To the southern leaders, then, the election of Lincoln was the striking of the appointed hour for rebellion. South Carolina led the way, declaring, on December 17, 1860, that the "Union now subsisting between South Carolina and other states, under the name of the United States of America, is hereby dissolved." Mississippi, Florida, Alabama, Georgia, Louisiana and Texas followed. Opinion at the North was divided as to the proper course to follow. Horace Greeley, in the New York Tribune, said that the South had as good a right to secede from the Union as the colonies had to secede from Great Britain, and, as Greeley afterwards observed, the Tribune had plenty of company in these sentiments. Meanwhile the Southern Confederacy had been formed, Jefferson Davis elected President, and steps taken at once for the organization of an army.
Everyone was waiting anxiously for the inauguration of the new President—waiting to see what his course would be. They were not left long in doubt. His inaugural address was earnest and direct. He said, "The union of these States is perpetual. No State upon its own mere motion can lawfully get out of the Union. I shall take care that the laws of the Union are faithfully executed in all the States." It was, in effect, a declaration of war, and was so received by the South. Whether or not it was the constitutional attitude need not concern us now.
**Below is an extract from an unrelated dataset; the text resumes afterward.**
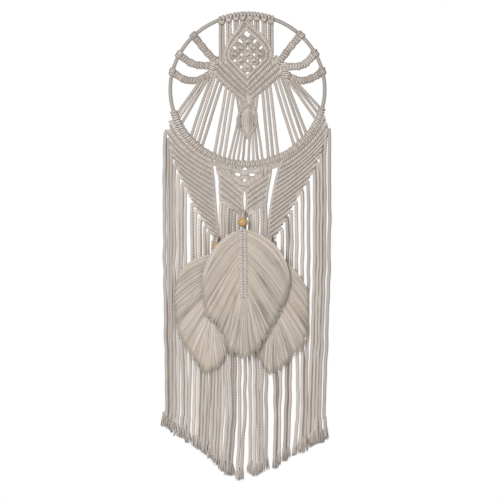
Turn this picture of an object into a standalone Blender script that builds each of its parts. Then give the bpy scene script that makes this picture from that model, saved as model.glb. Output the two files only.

The story of Lincoln's life for the next five years is the story of the Civil War. How Lincoln grew and broadened in those fateful years, how he won men by his deep humanity, his complete understanding, his ready sympathy; how, once having undertaken the task of conquering rebellion, he never faltered nor turned back despite the awful sacrifices which the conflict demanded; all this has passed into the commonplaces of history. No man ever had a harder task, and no other man could have accomplished it so well.